А я ответил: быть живым и гуманным прекрасно, а как быть с гуманизмом по отношению к тем, кто погиб? Ты видел троих наших поляков возле пулемета? Видел, как они выглядели? Сколько в них, в каждого, было всажено пуль? Они остались, не отошли со всеми — и до последнего патрона в пулемете! Когда мы отбили свою позицию, было уже поздно. Так вот, те парни не побежали. И погибли, чтоб жили эти трусы!
Меня, поняли. Но с тех пор я замечал, как свинцовели взгляды, останавливаясь на мне.
Я ощущаю прилипшее ко мне тяжелое темное пятно. Понимаю. Смерть этих трусов была бессмысленной. Ведь и они приехали в Испанию воевать за Республику, они встали в наши ряды. Но мы убили их, я убил их.
— Их убила война, — сказал Шилин. — Их убила война с фашизмом, Андрей. Не казнись. Ты поступил правильно. Закон войны. Я сам застрелил бы любого нашего, если б он побежал с поля боя.
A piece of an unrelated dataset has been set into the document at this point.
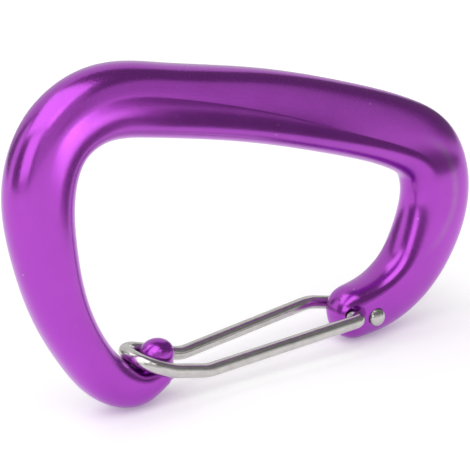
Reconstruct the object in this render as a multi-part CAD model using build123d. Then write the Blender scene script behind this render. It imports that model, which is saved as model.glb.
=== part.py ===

Но я не мог совсем отрешиться от этих воспоминаний, меня преследовал взгляд того самого Миколы Фесенко и высокого угловатого француза. Смерть врагов перестала быть для меня мукой, смерть друзей причиняла страшную боль, а смерть этих двух опускалась тяжелым мраком на душу, увеличивала мою и без того безмерную усталость от войны.